Stated task:
Everything from the first line to the line containing "SECTION_POINTS = 10" is to be repeated exactly; nothing past it.

Available data:
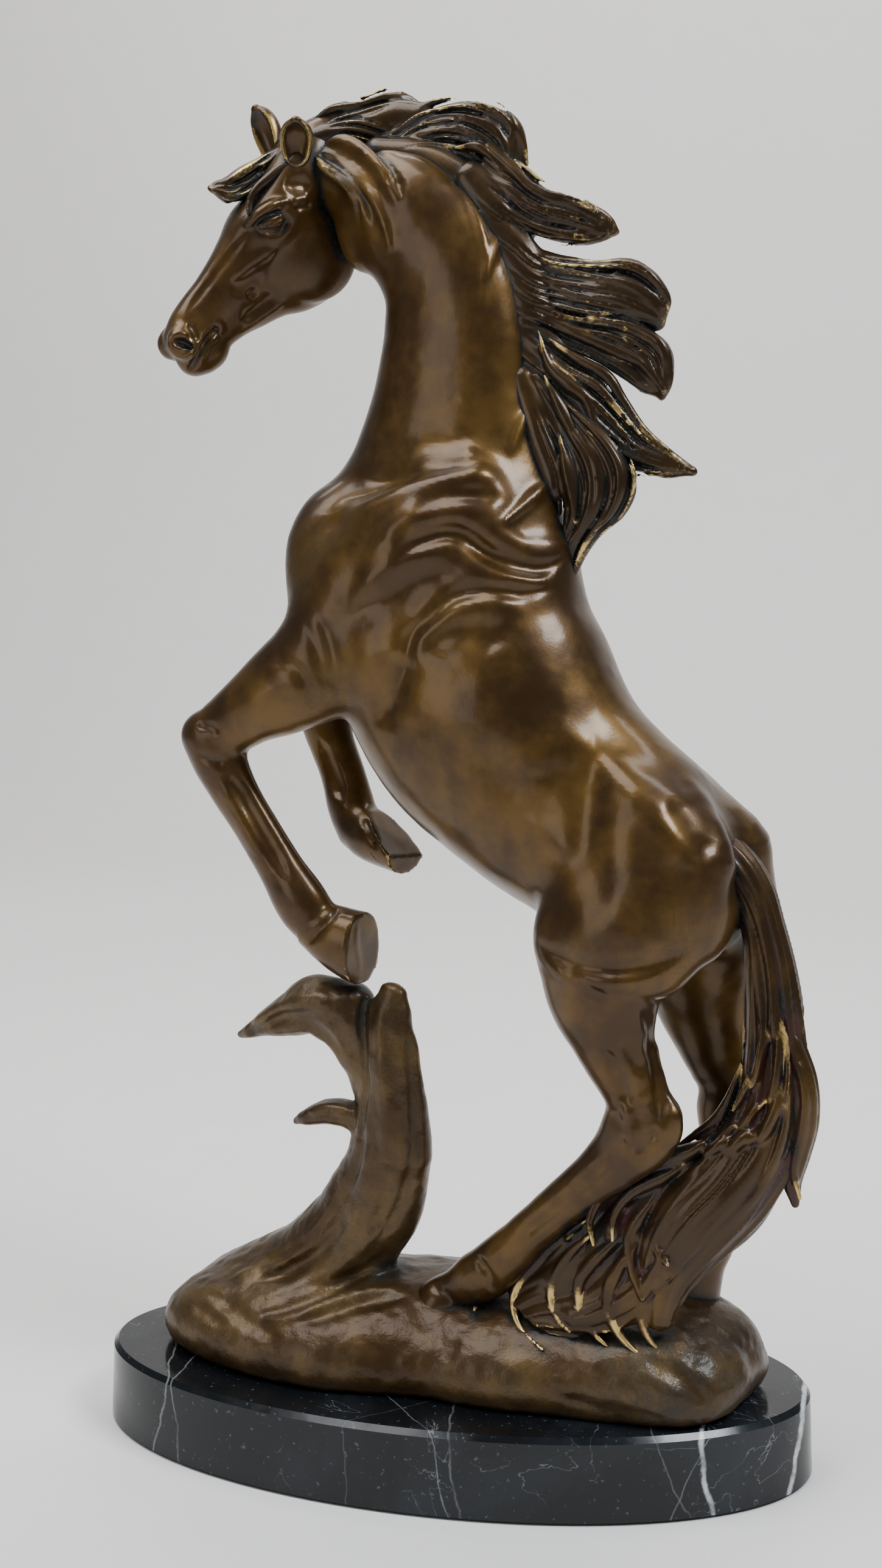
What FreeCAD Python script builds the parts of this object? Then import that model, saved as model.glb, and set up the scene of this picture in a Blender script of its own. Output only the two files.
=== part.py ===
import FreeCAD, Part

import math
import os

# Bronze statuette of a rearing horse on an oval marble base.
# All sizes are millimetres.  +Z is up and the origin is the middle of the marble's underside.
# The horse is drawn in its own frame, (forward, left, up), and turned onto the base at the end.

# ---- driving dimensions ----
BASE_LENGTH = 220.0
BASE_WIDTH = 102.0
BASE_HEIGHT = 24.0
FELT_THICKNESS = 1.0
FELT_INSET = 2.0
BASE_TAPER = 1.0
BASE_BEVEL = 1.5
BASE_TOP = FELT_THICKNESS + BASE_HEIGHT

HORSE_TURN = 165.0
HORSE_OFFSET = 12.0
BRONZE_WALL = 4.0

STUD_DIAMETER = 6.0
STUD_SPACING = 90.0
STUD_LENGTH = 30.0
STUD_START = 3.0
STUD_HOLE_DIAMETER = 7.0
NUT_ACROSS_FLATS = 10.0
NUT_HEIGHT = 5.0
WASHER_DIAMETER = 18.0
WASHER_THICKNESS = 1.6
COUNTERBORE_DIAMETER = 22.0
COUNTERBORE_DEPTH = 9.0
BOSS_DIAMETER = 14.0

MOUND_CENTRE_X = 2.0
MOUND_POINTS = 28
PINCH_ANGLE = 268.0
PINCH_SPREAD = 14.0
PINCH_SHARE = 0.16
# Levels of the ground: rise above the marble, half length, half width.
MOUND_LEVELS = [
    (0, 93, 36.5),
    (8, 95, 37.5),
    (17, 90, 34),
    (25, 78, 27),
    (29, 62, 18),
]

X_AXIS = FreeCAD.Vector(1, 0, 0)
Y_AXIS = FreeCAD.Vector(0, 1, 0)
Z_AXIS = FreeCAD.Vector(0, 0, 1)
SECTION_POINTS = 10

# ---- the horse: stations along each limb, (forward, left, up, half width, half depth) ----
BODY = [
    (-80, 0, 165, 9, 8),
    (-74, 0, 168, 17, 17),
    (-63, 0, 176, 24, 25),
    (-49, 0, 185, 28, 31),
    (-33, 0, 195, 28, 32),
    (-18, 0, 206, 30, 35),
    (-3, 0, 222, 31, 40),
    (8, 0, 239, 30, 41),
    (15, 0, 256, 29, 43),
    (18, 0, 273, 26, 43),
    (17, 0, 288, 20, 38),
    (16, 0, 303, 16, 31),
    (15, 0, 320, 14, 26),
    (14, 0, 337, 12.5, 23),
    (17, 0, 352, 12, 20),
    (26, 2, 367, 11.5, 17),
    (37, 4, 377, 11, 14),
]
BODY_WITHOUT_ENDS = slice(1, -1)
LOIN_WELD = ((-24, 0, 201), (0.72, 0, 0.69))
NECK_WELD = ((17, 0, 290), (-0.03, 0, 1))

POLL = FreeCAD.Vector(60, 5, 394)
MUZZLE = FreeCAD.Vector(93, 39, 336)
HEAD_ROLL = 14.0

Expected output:
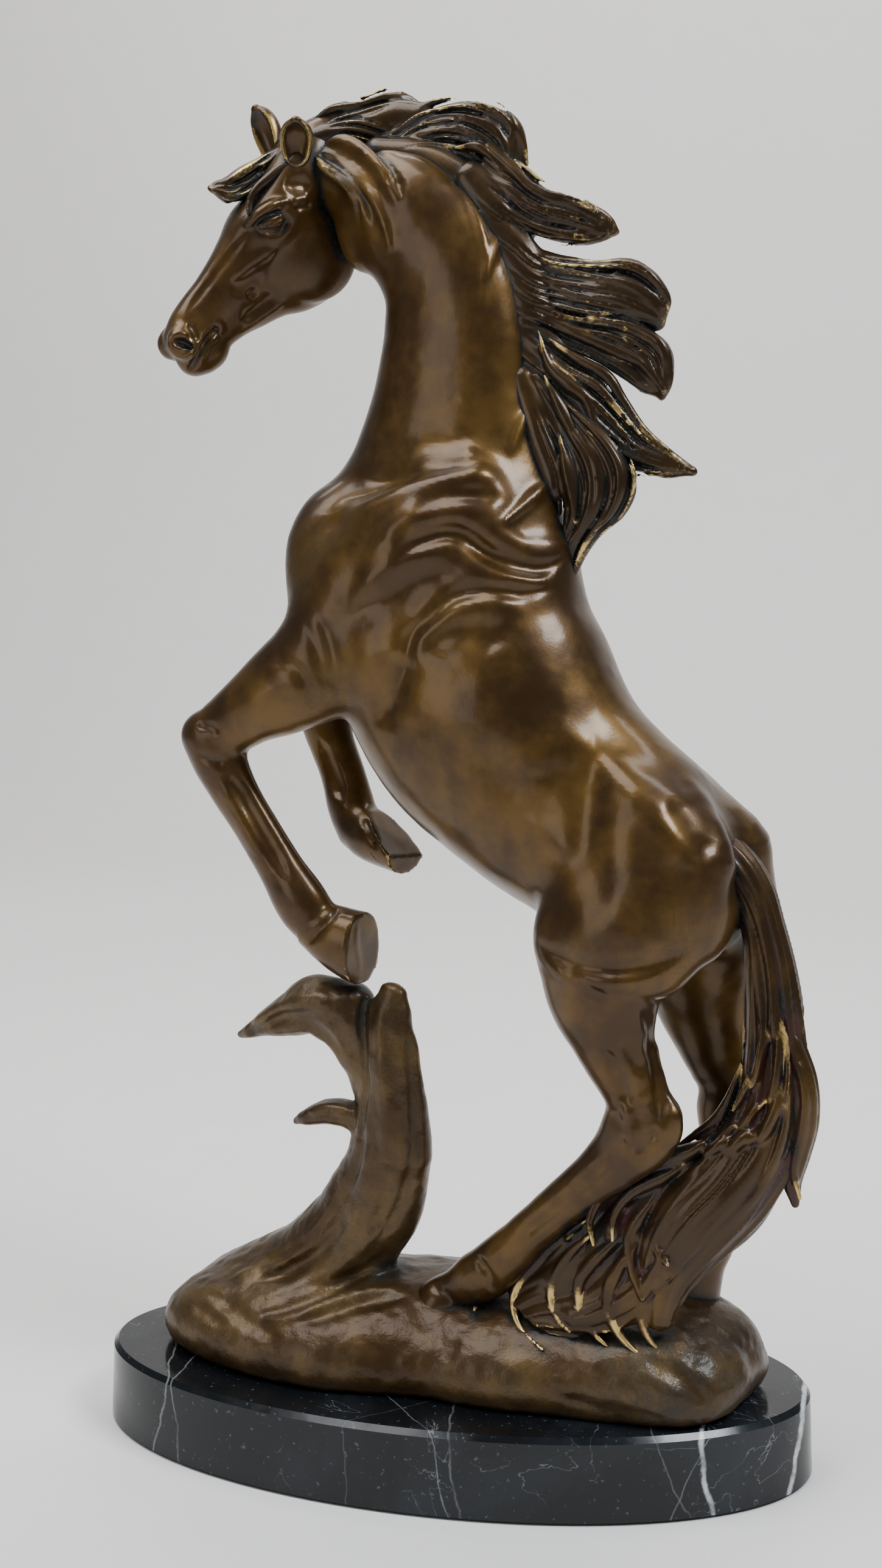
What FreeCAD Python script builds the parts of this object? Then import that model, saved as model.glb, and set up the scene of this picture in a Blender script of its own. Output only the two files.
=== part.py ===
import FreeCAD, Part

import math
import os

# Bronze statuette of a rearing horse on an oval marble base.
# All sizes are millimetres.  +Z is up and the origin is the middle of the marble's underside.
# The horse is drawn in its own frame, (forward, left, up), and turned onto the base at the end.

# ---- driving dimensions ----
BASE_LENGTH = 220.0
BASE_WIDTH = 102.0
BASE_HEIGHT = 24.0
FELT_THICKNESS = 1.0
FELT_INSET = 2.0
BASE_TAPER = 1.0
BASE_BEVEL = 1.5
BASE_TOP = FELT_THICKNESS + BASE_HEIGHT

HORSE_TURN = 165.0
HORSE_OFFSET = 12.0
BRONZE_WALL = 4.0

STUD_DIAMETER = 6.0
STUD_SPACING = 90.0
STUD_LENGTH = 30.0
STUD_START = 3.0
STUD_HOLE_DIAMETER = 7.0
NUT_ACROSS_FLATS = 10.0
NUT_HEIGHT = 5.0
WASHER_DIAMETER = 18.0
WASHER_THICKNESS = 1.6
COUNTERBORE_DIAMETER = 22.0
COUNTERBORE_DEPTH = 9.0
BOSS_DIAMETER = 14.0

MOUND_CENTRE_X = 2.0
MOUND_POINTS = 28
PINCH_ANGLE = 268.0
PINCH_SPREAD = 14.0
PINCH_SHARE = 0.16
# Levels of the ground: rise above the marble, half length, half width.
MOUND_LEVELS = [
    (0, 93, 36.5),
    (8, 95, 37.5),
    (17, 90, 34),
    (25, 78, 27),
    (29, 62, 18),
]

X_AXIS = FreeCAD.Vector(1, 0, 0)
Y_AXIS = FreeCAD.Vector(0, 1, 0)
Z_AXIS = FreeCAD.Vector(0, 0, 1)
SECTION_POINTS = 10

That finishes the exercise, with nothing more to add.